The mural is the result of a partnership among the UCLA Centennial Committee; Associated Students UCLA, or ASUCLA, a nonprofit association that drives student services and activities throughout campus; and the Digital Mural Lab from the Social and Public Art Resource Center, or SPARC. It was in 1976 that Baca and two other artists founded SPARC, a Venice-based arts center that creates, preserves and hosts programs about community-based public artwork. The mural was created with financial support from Wescom Credit Union.
About Judy
Artist, Educator, Scholar/Activist, Community Arts Pioneer, UCLA Professor Emeritus and Founder of the Social and Public Art Resource Center (SPARC)

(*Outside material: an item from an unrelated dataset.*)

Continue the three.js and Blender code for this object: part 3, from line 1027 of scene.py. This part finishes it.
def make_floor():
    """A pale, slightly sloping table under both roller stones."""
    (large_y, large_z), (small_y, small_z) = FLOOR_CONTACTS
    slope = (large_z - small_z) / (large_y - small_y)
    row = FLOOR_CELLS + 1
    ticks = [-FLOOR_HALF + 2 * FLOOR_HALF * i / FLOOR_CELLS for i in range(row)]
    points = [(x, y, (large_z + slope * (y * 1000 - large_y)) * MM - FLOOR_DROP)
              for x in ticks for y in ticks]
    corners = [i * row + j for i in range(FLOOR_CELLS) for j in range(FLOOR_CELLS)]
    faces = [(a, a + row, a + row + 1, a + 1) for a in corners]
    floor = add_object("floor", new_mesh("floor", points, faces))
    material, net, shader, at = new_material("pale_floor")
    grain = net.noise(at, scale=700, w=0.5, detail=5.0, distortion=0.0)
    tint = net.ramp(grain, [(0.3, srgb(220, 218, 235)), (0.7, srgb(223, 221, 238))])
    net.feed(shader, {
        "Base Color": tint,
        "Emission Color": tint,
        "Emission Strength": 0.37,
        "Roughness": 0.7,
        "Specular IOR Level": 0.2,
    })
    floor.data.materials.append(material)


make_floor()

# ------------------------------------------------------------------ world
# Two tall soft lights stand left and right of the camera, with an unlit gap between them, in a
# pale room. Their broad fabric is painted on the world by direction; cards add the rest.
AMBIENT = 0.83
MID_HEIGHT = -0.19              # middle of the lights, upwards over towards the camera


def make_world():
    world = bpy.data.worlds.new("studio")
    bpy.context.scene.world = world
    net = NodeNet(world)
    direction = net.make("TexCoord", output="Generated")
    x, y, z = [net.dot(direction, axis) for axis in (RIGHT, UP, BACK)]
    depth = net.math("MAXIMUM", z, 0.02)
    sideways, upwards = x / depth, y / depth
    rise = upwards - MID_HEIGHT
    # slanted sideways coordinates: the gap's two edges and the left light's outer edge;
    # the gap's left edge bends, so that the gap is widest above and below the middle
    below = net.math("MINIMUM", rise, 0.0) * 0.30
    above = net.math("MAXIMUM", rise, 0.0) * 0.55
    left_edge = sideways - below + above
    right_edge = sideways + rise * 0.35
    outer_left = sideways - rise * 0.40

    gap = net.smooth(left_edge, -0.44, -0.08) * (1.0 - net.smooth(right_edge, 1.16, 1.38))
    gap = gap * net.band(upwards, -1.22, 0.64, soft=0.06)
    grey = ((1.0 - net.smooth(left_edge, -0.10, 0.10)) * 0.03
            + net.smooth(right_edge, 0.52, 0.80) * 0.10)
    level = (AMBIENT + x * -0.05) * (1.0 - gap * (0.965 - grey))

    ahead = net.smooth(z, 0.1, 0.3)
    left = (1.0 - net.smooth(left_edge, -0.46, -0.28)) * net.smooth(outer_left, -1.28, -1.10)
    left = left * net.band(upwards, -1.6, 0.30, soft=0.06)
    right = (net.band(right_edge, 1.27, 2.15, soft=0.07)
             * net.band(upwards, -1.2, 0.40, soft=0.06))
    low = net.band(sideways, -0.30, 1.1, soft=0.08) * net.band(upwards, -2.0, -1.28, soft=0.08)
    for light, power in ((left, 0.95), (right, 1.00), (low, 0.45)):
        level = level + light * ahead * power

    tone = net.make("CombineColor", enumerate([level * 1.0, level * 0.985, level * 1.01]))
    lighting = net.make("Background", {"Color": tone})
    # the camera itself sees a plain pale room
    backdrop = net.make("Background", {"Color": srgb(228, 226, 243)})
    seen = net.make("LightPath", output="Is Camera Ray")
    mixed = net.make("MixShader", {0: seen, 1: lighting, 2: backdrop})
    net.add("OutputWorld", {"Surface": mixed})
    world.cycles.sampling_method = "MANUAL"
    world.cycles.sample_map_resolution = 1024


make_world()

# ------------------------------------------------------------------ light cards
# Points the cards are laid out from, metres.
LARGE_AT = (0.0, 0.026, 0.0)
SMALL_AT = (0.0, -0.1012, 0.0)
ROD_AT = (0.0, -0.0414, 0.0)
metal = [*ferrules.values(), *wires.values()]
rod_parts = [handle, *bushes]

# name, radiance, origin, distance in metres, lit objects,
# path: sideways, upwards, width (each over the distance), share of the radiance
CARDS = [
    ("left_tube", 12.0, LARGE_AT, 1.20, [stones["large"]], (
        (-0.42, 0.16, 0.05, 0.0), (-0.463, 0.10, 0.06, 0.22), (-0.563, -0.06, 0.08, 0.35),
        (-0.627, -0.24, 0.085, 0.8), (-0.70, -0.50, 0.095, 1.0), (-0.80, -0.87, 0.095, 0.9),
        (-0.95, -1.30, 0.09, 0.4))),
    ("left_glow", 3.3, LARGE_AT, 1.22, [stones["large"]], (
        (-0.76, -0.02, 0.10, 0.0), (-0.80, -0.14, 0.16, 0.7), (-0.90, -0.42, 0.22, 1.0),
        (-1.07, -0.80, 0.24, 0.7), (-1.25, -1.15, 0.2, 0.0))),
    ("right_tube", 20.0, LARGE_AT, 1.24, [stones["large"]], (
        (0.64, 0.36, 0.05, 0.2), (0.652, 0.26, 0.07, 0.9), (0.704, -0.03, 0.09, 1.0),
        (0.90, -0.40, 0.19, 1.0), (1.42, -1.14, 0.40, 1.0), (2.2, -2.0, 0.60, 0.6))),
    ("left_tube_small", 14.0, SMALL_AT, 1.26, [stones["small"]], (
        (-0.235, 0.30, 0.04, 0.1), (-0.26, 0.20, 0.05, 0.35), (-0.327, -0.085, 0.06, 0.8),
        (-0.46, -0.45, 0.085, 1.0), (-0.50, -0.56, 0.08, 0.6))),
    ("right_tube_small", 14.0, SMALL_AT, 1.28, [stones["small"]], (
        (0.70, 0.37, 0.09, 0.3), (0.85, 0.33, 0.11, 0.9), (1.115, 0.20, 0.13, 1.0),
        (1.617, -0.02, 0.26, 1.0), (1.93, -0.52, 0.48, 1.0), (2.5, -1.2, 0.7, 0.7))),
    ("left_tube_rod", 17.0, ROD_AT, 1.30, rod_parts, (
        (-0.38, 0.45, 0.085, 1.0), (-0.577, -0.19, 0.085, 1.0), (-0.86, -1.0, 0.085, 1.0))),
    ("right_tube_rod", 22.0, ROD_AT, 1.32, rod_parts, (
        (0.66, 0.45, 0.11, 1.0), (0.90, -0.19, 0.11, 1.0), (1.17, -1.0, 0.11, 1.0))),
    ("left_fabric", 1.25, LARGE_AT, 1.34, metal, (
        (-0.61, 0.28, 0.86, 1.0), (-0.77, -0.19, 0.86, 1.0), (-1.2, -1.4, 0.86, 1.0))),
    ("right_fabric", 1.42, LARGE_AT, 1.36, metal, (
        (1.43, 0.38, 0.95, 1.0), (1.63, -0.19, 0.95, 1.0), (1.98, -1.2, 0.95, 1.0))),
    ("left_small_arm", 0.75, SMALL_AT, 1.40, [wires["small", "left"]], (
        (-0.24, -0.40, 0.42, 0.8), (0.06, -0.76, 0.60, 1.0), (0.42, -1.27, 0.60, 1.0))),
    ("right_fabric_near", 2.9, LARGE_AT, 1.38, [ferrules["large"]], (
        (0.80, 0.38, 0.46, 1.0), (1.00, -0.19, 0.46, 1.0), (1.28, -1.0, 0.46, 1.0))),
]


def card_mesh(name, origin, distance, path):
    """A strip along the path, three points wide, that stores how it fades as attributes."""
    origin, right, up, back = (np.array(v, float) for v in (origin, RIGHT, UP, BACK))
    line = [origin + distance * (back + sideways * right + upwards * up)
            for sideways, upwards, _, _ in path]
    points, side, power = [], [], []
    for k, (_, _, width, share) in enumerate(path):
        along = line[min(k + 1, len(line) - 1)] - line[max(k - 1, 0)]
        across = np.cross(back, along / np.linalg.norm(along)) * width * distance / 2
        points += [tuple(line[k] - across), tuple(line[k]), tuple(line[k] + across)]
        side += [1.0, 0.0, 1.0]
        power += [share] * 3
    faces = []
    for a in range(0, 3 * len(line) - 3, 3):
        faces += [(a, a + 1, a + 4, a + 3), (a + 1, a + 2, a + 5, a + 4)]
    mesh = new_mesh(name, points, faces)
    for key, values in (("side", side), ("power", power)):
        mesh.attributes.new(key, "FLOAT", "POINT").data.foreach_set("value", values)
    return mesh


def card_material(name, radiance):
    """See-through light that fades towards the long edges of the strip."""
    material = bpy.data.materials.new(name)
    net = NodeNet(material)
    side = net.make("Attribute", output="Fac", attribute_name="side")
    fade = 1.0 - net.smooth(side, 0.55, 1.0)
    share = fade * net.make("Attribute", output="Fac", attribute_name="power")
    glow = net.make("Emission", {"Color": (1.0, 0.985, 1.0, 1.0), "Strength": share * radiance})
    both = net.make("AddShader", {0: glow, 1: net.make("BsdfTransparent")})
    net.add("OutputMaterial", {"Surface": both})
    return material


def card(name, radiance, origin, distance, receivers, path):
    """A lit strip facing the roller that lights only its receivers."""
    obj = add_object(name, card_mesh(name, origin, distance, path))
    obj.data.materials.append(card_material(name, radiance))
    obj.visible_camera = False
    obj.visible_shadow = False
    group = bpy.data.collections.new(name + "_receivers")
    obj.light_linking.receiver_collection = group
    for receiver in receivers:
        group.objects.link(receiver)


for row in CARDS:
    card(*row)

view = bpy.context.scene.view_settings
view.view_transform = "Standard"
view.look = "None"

As one of America's leading visual artists, Dr. Judith F. Baca has been creating public art for four decades. Powerful in subject matter and scale, Baca's murals are sites of public memory that rise up out of diverse neighborhoods rather than artworks being imposed upon them. In 1974, Baca founded the first City of Los Angeles Mural Program, which produced over 400 murals and employed thousands of local participants. This program evolved into a community arts organization - Social and Public Art Resource Center (SPARC) - which has been creating sites of public memory since 1976. BACA continues to serve as SPARC'S artistic director.

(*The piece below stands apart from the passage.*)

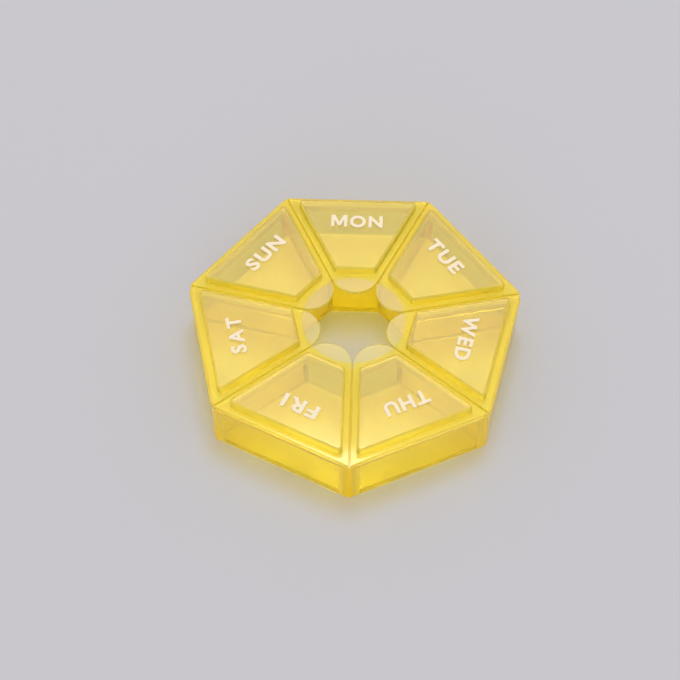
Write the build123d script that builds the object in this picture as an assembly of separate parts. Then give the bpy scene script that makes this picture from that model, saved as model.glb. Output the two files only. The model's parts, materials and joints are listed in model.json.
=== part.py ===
from build123d import *
import os
from math import cos, pi, sin, tan

# Seven-sided weekly pill box. Millimetres, +Z up, origin on the ring's axis in the plane of the base.
# Each compartment is first modelled pointing along +X, then turned about Z to its own place.

# Days clockwise seen from above, the first one at +Y
days = ("monday", "tuesday", "wednesday", "thursday", "friday", "saturday", "sunday")

# Tray
wall_apothem = 46.05  # axis to the flat of an outer wall
hole_apothem = 15.5  # axis to the flat of the finger hole's wall
tray_height = 16.5
outer_wall = 1.3
hole_wall = 1.3
partition_wall = 1.4
floor_thickness = 1.2
tray_corner_radius = 2.5  # upright edges outside
hole_corner_radius = 1.2  # upright edges in the finger hole
pocket_corner_radius = 1.0  # upright corners inside a compartment
pocket_floor_radius = 0.6  # scoop between a compartment's walls and its floor
base_edge_radius = 0.4
hole_edge_chamfer = 0.3

# Lids
lid_thickness = 1.0  # rim flange and finger tab
lid_gap = 0.4  # between neighbouring lids
lid_seat_gap = 0.1  # under the closed lid
lid_edge_gap = 0.15  # lid's outer edge, inside the outer wall's face
tab_radius = 7.5  # rounded end that reaches over the finger hole
flange_edge_break = 0.2  # bevel on the flange's upper edge
panel_rise = 2.6  # raised panel over the flange
panel_wall = 0.9
panel_top = 1.0
panel_corner_radius = 1.4
panel_edge_break = 0.45  # bevel on the panel's upper edge
panel_draft = 3.0  # degrees, from the flange up
plug_depth = 2.0  # rim that drops into the compartment
plug_hinge_clearance = 0.85
plug_hole_clearance = 0.4
plug_side_clearance = 1.2

# Film hinges
film_thickness = 0.35
film_end_margin = 0.5  # short of the tray's rounded corner

half_angle = pi / len(days)
slope = tan(half_angle)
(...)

Beginning with the awareness that the land holds memory, Baca creates art that is shaped by an interactive relationship between history, people and place. Baca's public artworks focus on revealing and reconciling diverse peoples' struggles for their rights and affirm the connections of each community to place. She gives form to monuments that rise up out of neighborhoods. Together with the people who live there, they co-create monumental public art pieces that become sites of public memory. Her public art initiatives reflect the lives and concerns of populations that have been historically disenfranchised, including women, the working poor, youth, the elderly and immigrant communities, throughout Los Angeles and increasingly in national and international venues.

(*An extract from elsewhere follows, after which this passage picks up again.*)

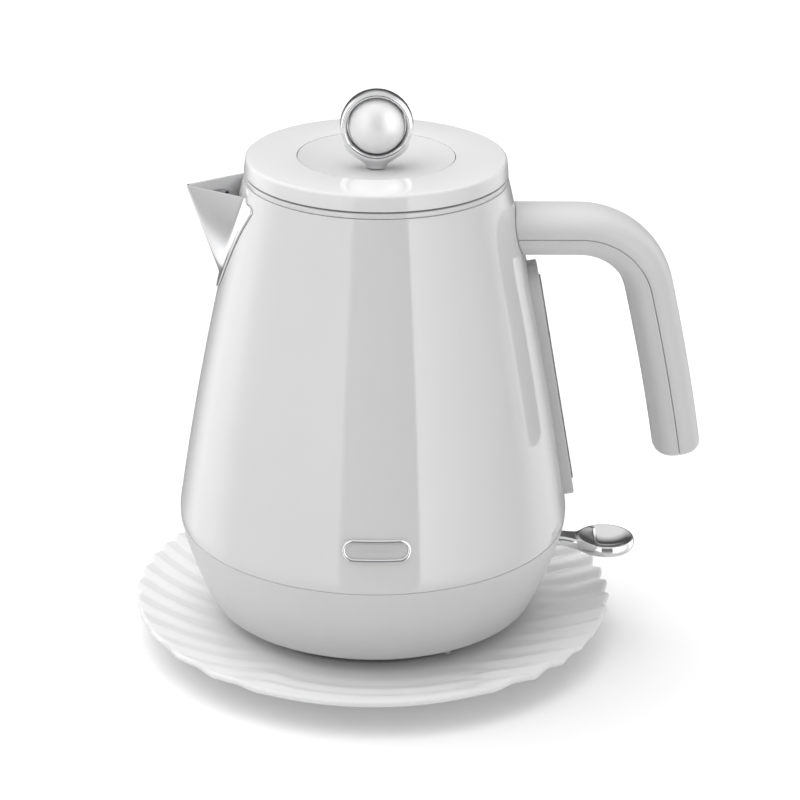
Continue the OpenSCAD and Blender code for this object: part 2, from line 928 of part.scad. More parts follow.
// Bottom cover with a tongue towards the back, where the cord leaves
module base_cover() {
    color(satin_white)
        difference() {
            union() {
                rotate_extrude()
                    polygon([[0, cover_z], [floor_r - 1, cover_z], [floor_r, cover_z + 1],
                        [floor_r, skirt_top], [floor_r - 2, skirt_top], [floor_r - 2, cover_top],
                        [0, cover_top]]);
                difference() {
                    translate([-9, 60, cover_z]) cube([18, tongue_y - 60, skirt_top - cover_z]);
                    translate([-7, 50, cover_top]) cube([14, tongue_y - 54, 20]);
                }
            }
            translate([-7, 60, cover_top]) cube([14, 10, 20]);
            translate([0, 70, gland_z]) rotate([-90, 0, 0]) cylinder(r = gland_r + 0.05, h = 30);
            for (a = [45:90:315])
                rotate([0, 0, a])
                    translate([boss_r, 0, 0]) {
                        cylinder(r = 1.6, h = 10);
                        cylinder(r = 3, h = cover_z + 1.1);
                    }
        }
}

// Four outer feet, and a larger one under the post that takes the kettle's weight
module base_feet() {
    color(silicone) {
        cylinder(r = 12, h = cover_z);
        for (a = [0:90:270])
            rotate([0, 0, a])
                translate([58, 0, 0]) cylinder(r = 6, h = cover_z);
    }
}

module base_screws() {
    color(steel)
        for (a = [45:90:315])
            rotate([0, 0, a])
                translate([boss_r, 0, 0]) {
                    translate([0, 0, cover_z + 0.1]) cylinder(r = 2.8, h = 1);
                    translate([0, 0, cover_z + 1]) cylinder(r = 1.2, h = 11);
                }
}

post_top = 32.5;

// Fixed post with one hole and two ring slots for the kettle's contacts
module connector_post() {
    color(black_plastic)
        difference() {
            translate([0, 0, cover_top]) cylinder(r = post_r, h = post_top - cover_top);
            translate([0, 0, 18]) cylinder(r = 2.2, h = 20);
            tube(6.8, 8.8, 20.5, 40);
            tube(11.4, 13.4, 22.5, 40);
        }
}

module post_contacts() {
    blade = 14;
    color(brass) {
        translate([0, 0, 18]) cylinder(r = 2.1, h = 2);
        rotate_extrude(angle = blade) polygon([[6.85, 21], [7.2, 21], [7.2, 29], [6.85, 29]]);
        rotate([0, 0, 180])
            rotate_extrude(angle = blade) polygon([[11.45, 23], [11.8, 23], [11.8, 29], [11.45, 29]]);
    }
}

// Ring that turns with the kettle and closes the gap round the post
module shutter_ring() {
    color(satin_white)
        rotate_extrude()
            polygon([[post_r + 0.3, deck_top + 0.05], [19.2, deck_top + 0.05],
                [19.2, 22.4], [18.7, 22.9], [post_r + 0.3, 22.9]]);
}

module cord_gland() {
    color(plastic_grey)
        translate([0, 0, gland_z])
            rotate([-90, 0, 0])
                difference() {
                    union() {
                        translate([0, 0, tongue_y - 5]) cylinder(r = gland_r, h = 5);
                        translate([0, 0, tongue_y]) cylinder(r = gland_r + 0.3, h = 2.5);
                    }
                    cylinder(r = cord_r, h = 200);
                }
}

body_shell();
spout();
filter_frame();
filter_mesh();
collar_ring();
badge_frame();
badge_plate();
lid_cover();
lid_disc();
lid_plug();
lid_seal();
knob_ring();
knob_ball();
knob_screw();
handle_outer();
handle_inner();
handle_bracket();
handle_screws();
grip_screws();
gauge_housing();
gauge_window();
gauge_seal();
bottom_housing();
bottom_cover();
cover_screws();
kettle_socket();
kettle_contacts();
heater_plate();
heater_element();
heater_seal();
bimetal_disc();
control_body();
steam_tube();
trip_lever();
switch_lever();
lever_pin();
base_plate();
base_deck();
base_cover();
base_feet();
base_screws();
connector_post();
post_contacts();
shutter_ring();
cord_gland();
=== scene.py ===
import math

import bmesh
import bpy
import numpy as np
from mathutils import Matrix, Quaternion, Vector


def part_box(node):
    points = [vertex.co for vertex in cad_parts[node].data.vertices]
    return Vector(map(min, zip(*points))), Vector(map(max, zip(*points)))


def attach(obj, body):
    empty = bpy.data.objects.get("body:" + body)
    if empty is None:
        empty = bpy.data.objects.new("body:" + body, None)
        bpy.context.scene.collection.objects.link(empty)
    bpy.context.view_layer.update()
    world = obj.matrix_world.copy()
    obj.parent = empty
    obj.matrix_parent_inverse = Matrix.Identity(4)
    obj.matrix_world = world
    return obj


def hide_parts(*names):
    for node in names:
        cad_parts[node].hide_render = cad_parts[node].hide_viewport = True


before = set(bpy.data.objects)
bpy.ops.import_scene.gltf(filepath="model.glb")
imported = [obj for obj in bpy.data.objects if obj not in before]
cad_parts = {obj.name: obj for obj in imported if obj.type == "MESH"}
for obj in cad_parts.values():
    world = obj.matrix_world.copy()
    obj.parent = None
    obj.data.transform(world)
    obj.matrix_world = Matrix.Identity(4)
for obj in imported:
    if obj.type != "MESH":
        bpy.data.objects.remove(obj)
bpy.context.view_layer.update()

# An electric jug kettle on its rippled power base. The frame's Z is up, +X points to the
# handle and -Y to the badge. Lengths are in millimetres here and are made metres where a
# mesh is built. A height called h is measured up from the seam under the body.
MM = 0.001
SEAM_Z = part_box("body_shell")[0].z / MM

# ---------- Driving dimensions ----------

SEAM_R, TOP_R, BODY_H, BULGE, WALL = 83.0, 54.8, 151.0, 2.1, 1.0
CURL, CURL_H = 1.0, 6.0
LID_R, DISC_R, DISH = 54.6, 32.5, 5.4
LID_LOW, LID_TOP, DISC_SEAT = 154.0, 160.5, 158.2
COLLAR_LOW, COLLAR_TOP, COLLAR_IN = 151.2, 153.3, 50.0
PLUG_R, PLUG_LOW = 49.4, 141.0
KNOB_H, KNOB_R, BALL_R, KNOB_DEPTH = 173.3, 15.1, 11.8, 9.0
GRIP_W, GRIP_T, BEND_R = 31.0, 20.0, 31.0
ARM_H, BEND_X, BEND_END, LEG_R, LEG_END, PARTING = 129.0, 84.8, 14.0, 1000.0, 9.7, 0.2
GAUGE_TILT, GAUGE_X, GAUGE_H = 10.46, 77.15, 61.75
GAUGE_L, GAUGE_W, WINDOW_L, WINDOW_W = 107.7, 22.0, 94.7, 12.0
BADGE_H, BADGE_L, BADGE_W, BADGE_RIM = 19.0, 28.2, 9.5, 1.5
HOUSING_T, LIP_IN, LIP_T = 2.2, 59.0, 3.5
BOWL_DEPTH, CORNER_DEPTH, CORNER_R, CORNER_ANGLE = 43.0, 36.0, 12.7, 26.6
PIVOT_X, PIVOT_Z, PIVOT_R, SLOT_HALF = 70.0, 40.0, 1.5, 6.0
HEAD_X, HEAD_Z, HEAD_R, HEAD_T, DIP_R = 101.8, 38.8, 12.5, 6.6, 9.6
FLOOR_Z, FLOOR_T, RIM_Z, RIM_T, FLOOR_R, HOLE_R = 10.2, 2.0, 16.6, 2.9, 68.0, 59.0
PLATE_R, RIPPLE_H, PITCH = 103.0, 1.2, 12.6
DECK_R, DECK_TOP, POST_R = 56.0, 19.8, 16.0
RECESS_R, RECESS_Z = 58.0, 20.0


# ---------- Numbers and curves ----------

def smooth(a, b, v):
    t = min(1.0, max(0.0, (v - a) / (b - a)))
    return t * t * (3 - 2 * t)


def spread(a, b, n):
    return [a + (b - a) * i / n for i in range(n + 1)]


def body_r(h):
    t = h / BODY_H
    c = max(0.0, 1 - max(0.0, h) / CURL_H)
    return SEAM_R + CURL + (TOP_R - SEAM_R - CURL) * t + 4 * BULGE * t * (1 - t) - CURL * c * c


def bowl_r(depth, off=0.0):
    return SEAM_R + 0.2 - 0.219 * depth - 0.0039 * depth * depth - off


def dish_h(r):
    return LID_TOP - 0.1 - DISH * (1 - (r / DISC_R) ** 2)


def arc(cx, cy, r, a0, a1, n=8):
    return [(cx + r * math.cos(math.radians(a)), cy + r * math.sin(math.radians(a)))
            for a in spread(a0, a1, n)]


def rounded(corners, n=4):
    """A closed outline through (x, y) or (x, y, radius) corners, each radius as an arc."""
    out = []
    for i, corner in enumerate(corners):
        p = Vector(corner[:2])
        r = corner[2] if len(corner) > 2 else 0
        if r <= 0:
            out.append(tuple(p))
            continue
        a = (Vector(corners[i - 1][:2]) - p).normalized()
        b = (Vector(corners[(i + 1) % len(corners)][:2]) - p).normalized()
        half = a.angle(b) / 2
        c = p + (a + b).normalized() * (r / math.sin(half))
        start = p + a * (r / math.tan(half)) - c
        end = p + b * (r / math.tan(half)) - c
        a0 = math.atan2(start.y, start.x)
        turn = (math.atan2(end.y, end.x) - a0 + math.pi) % (2 * math.pi) - math.pi
        out += [(c.x + r * math.cos(a0 + turn * k / n), c.y + r * math.sin(a0 + turn * k / n))
                for k in range(n + 1)]
    return out


# ---------- Mesh tools ----------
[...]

Her most well-known work is the Great Wall of Los Angeles, located in the San Fernando Valley. The Great Wall depicts a mile long multi-cultural history of California from prehistory through the 1950s. The Great Wall is “tattooed’ along a flood control channel and historically it employed over 400 at risk youth and their families from diverse social and economic backgrounds working in collaboration with artists, oral historians, scholars and hundreds of community members. In 2017 the Great Wall of Los Angeles received national recognition on the National Registry of Historic Places. While the process for The Great Wall started in 1976, plans are currently underway to complete the mural narrative to present day, which includes another four decades of history and visual storytelling.
Installation Timelapse Video
Wondering how the mural "La Memoria de la Tierra: UCLA" by artist Judy Baca was installed on the north-facing wall of Ackerman Union? Watch this time-lapse to see how crews hoisted all three, 26-foot-long panels up and secured each glass segment to the exterior wall in less than 30-seconds.
The Black Experience Mural
This spring marks 44 years since a group of black UCLA art students came together to share their vision of history by creating “The Black Experience,” a 10-foot-by-27-foot mural depicting the struggles and achievements of African-Americans in the United States. Flashing forward, this spring also will mark the mural’s celebrated return to public viewing after more than two decades.
“It just felt great to see what we had done 40 years ago coming back,” said Helen Singleton, one of the seven artists who created the mural in 1970.
The mural was painted more than 20 years ago on a wall on the first floor of Ackerman Union next to where Panda Express now operates. In 1992 when the area was renovated, a false wall was built over the mural. In 2012, the Afrikan Student Union initiated talks with the Associated Students UCLA, the entity responsible for operation of Ackerman Union, to explore ways to bring the mural back into public view. Between December 2013 and February of this year, the mural underwent extensive cleaning and restoration, and the Panda Express service area was partially reconstructed. Restoration costs of approximately $23,000 were covered by the student-majority ASUCLA board.